Do this at least 3 times a day till the skin tag falls off. Some people may experience skin irritation while applying tea tree oil directly on the skin. So, you can dilute the oil with water (in the ratio of 1:1), before applying it on the skin.

Castor Oil and Baking Soda

Baking soda and castor oil are used by many people for skin tag removal. You can mix both castor oil and baking soda to make a fine paste, and then coat the skin tag completely with the paste. Apply the paste on the tag 2 to 3 times a day.
This simple home remedy can help dry out the skin tag gradually. You can also cover the tag with a small bandage after applying the paste, in order to make this remedy more effective.

Vitamin E oil and Band-aid

Take a vitamin E capsule and break it open.
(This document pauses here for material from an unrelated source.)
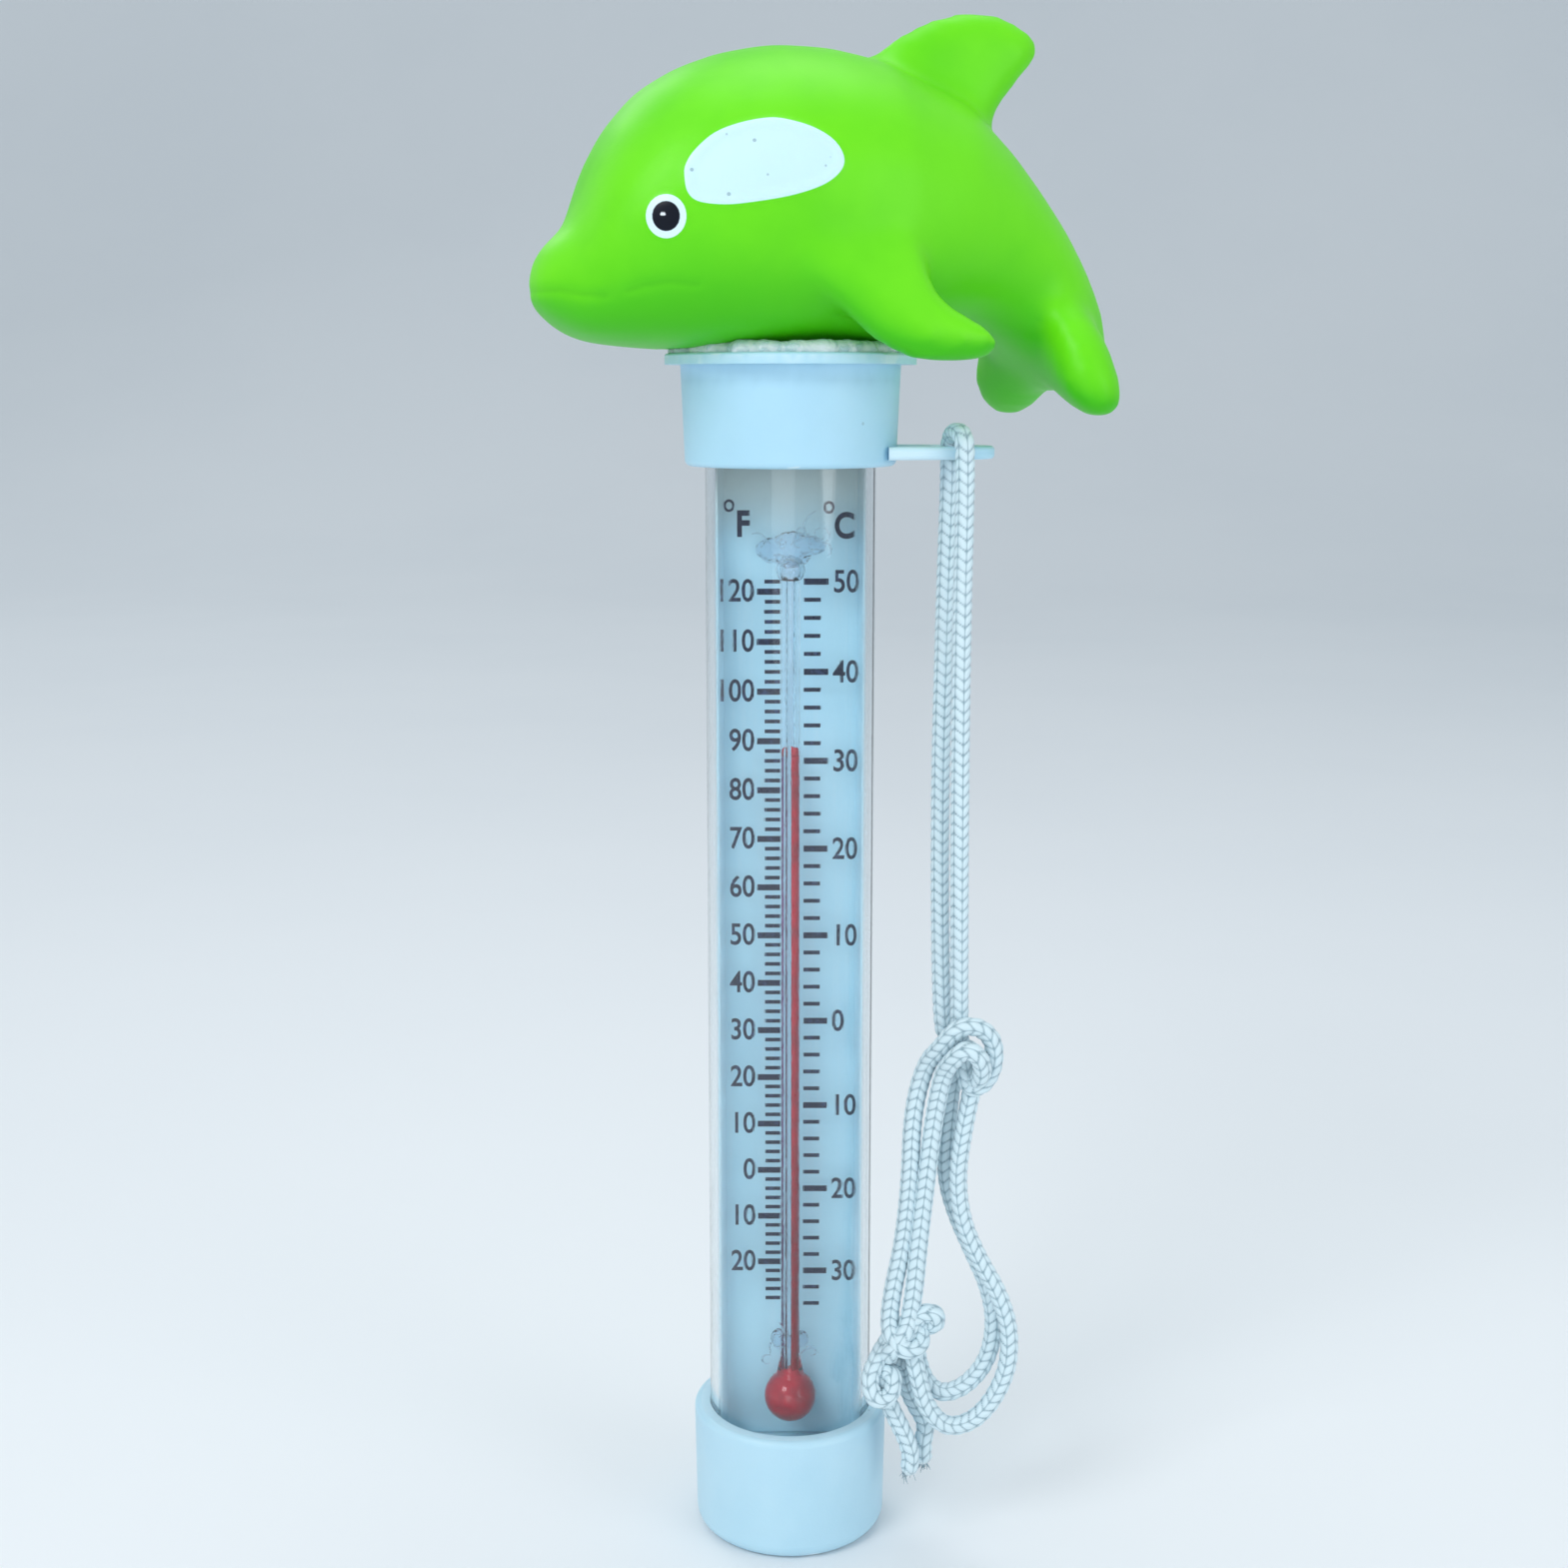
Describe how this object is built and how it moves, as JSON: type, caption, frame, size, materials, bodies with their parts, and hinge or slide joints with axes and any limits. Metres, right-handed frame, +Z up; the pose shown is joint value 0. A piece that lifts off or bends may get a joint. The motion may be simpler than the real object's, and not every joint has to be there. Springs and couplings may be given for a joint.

Apply the vitamin E oil to the skin tag and the surrounding area, and then cover the tag with a small band-aid. The band-aid helps cut off the supply of blood to the tag.
So, keep it on the tag for several days, and then check if it has fallen off. If it hasn't, then apply some more vitamin E oil on the tag and the surrounding skin, and cover the tag with another band-aid. Vitamin E helps heal the surrounding skin when the skin tag is being sloughed off.
Many people use nail polish for skin tag removal. However, this remedy should never be used for removing tags that grow on the eyelids or other sensitive areas. Sometimes, removing skin tags at home may pose some risks, especially if you try to cut or tie it tightly with a thread, which can cause an infection and bleeding at times.
Moreover, certain other skin conditions like moles, seborrheic keratosis, warts, and melanomas may be confused with skin tags. So, it is advisable to consult a physician to distinguish skin tags from other skin conditions, and get them removed safely.
Disclaimer: This story is for informative purposes only, and should not be considered as a substitute for professional medical advice.